Com o descaso governamental, a instituição das frágeis franquias familiares e a ética do consumo que majora os valores pessoais e sociais na pós-modernidade, é preciso compreender o caquético papel caricatural que se tornou a escola pública. Falida e débil, a Educação Básica pública apenas cumpre um burocrático papel de expedição de diplomas. Como prêmio de consolação, aos que sobreviveram a este processo de saturação do ser humano, poderá ganhar eventualmente um mimo governamental como uma vaga derivada de uma controversa política de cotas em universidades públicas ou uma bolsa de estudo em alguma faculdade privada de Ensino Superior de qualidade duvidosa, mas sedenta pelos louros do patrocínio governamental. A Educação brasileira é um grande arremedo arrastado de programas e ações governamentais díspares desconexas e eleitoreiras.

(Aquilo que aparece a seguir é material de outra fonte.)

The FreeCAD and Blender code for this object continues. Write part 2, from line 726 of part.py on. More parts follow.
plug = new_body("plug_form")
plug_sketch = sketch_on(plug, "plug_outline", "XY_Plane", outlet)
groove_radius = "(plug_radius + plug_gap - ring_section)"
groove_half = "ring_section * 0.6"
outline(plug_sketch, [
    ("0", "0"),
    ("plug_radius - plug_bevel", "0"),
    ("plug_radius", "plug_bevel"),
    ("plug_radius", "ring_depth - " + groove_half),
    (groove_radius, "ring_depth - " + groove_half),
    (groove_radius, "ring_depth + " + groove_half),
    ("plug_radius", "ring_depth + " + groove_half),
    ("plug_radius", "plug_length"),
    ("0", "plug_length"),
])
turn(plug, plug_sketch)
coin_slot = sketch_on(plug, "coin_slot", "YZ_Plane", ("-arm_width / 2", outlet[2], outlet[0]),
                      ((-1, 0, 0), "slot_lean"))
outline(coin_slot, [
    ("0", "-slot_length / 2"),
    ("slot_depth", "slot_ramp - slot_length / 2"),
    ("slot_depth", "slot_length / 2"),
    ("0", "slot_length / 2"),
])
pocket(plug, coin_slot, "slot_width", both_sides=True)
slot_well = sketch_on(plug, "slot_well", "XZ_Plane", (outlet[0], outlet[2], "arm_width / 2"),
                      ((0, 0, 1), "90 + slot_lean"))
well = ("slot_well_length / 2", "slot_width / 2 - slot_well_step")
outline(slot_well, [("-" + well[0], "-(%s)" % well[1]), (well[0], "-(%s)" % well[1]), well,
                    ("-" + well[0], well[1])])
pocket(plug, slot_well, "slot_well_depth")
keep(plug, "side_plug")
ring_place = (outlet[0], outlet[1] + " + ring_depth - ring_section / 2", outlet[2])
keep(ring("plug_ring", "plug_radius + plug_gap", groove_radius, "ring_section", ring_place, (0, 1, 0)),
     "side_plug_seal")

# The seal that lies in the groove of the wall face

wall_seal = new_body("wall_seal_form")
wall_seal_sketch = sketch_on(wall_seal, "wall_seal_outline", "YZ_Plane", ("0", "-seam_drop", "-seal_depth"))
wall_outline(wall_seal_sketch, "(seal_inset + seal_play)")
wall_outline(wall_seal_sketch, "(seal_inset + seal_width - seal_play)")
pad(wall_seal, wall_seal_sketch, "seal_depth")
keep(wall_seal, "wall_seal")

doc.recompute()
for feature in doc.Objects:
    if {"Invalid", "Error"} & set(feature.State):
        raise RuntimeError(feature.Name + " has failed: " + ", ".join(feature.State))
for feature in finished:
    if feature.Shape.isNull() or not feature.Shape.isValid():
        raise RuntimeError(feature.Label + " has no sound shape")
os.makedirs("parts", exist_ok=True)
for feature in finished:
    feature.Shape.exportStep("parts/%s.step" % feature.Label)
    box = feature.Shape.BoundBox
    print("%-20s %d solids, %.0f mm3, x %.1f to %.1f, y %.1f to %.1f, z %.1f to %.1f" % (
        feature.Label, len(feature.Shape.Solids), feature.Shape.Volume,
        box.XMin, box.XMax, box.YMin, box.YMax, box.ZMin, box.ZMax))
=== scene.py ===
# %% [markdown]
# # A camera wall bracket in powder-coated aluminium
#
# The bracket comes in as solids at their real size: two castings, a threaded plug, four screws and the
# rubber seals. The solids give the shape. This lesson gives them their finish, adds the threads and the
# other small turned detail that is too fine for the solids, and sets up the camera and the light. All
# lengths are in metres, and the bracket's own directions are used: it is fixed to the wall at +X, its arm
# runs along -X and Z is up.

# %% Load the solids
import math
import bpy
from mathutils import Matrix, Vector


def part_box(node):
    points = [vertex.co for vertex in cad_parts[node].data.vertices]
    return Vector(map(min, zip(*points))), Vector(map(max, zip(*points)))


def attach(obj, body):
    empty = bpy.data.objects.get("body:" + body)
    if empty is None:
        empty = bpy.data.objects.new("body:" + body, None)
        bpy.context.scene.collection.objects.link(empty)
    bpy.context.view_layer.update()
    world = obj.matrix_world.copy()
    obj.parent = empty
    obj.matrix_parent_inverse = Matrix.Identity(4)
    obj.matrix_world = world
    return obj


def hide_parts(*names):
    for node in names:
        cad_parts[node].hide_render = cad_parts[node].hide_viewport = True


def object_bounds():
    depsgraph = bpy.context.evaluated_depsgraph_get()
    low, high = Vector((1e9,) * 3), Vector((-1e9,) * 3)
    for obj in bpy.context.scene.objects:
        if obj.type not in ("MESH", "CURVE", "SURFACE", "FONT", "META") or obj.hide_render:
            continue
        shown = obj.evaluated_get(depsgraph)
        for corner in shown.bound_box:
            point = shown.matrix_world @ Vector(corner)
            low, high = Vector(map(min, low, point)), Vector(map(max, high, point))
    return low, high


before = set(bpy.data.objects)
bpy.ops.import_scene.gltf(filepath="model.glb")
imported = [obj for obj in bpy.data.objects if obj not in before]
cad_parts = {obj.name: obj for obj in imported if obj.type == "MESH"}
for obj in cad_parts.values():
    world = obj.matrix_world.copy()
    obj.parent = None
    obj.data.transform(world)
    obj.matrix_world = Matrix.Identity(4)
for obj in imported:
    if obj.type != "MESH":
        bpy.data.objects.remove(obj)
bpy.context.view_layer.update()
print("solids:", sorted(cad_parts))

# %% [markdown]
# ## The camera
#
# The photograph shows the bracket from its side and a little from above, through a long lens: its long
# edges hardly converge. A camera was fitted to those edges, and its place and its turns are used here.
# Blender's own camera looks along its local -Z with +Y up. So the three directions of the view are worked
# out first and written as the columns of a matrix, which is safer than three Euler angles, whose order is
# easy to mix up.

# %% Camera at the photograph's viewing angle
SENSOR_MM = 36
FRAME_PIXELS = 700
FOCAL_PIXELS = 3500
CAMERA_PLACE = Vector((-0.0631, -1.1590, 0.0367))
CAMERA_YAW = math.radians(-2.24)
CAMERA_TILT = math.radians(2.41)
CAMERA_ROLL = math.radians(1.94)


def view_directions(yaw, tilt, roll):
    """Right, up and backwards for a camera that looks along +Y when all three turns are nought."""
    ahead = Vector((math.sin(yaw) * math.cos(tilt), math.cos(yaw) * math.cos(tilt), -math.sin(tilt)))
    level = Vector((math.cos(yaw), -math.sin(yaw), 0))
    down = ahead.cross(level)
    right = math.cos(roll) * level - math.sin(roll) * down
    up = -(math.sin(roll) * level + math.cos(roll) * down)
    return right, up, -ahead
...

De forma direta ou indireta, o mercado dita as regras e as políticas a serem supostamente implementadas pelo Poder Público. Torna-se ridículo o cínico discurso de muitas ONGs como a marqueteira “Todos pela Educação” que é fomentada grandes grupos econômicos vem pousando com um querubim supostamente assistencialista e preocupado com a Educação no país. Naturalmente, se realmente tais grupos empresariais tivessem tão preocupada com a Educação como dizem, o tal mote da “responsabilidade social empresarial”, assim como fazem para ganhar obscuros processos de licitação nas três esferas de poder, por exemplo, poderia usar seus poderosos lobistas a pressionar políticos a encararem a Educação Básica como projeto fundamental de governo de qualquer sigla partidária.

Longe de algum horizonte da propalada Shangri-La, entre tantas maravilhas contemplativas importada de modelos educacionais estadunidenses, europeus ou asiáticos a ocuparem o espaço inutilmente sem observar a realidade local, o tempo passa e o faz-de-conta continua a sendo a palavra de ordem. Enquanto o debate sobre a Educação é vista pela ótica da desfaçatez e os olhos de rapina do mercado, continuará jorrar sangria de dinheiro público escoado pelo ralo, gerações de alunos sendo conduzidos como sendo um fardo social e professores-fordistas sendo tratados como animadores proletariados de salas de aula lotadas até a entrega das notas do final de cada ano letivo. Aliás, cada ano letivo do Ensino Básico público é mais uma miragem para ser computada em belas estatísticas educacionais e posteriormente serem usadas a bel-prazer de interesse eleitoreiros dos governantes.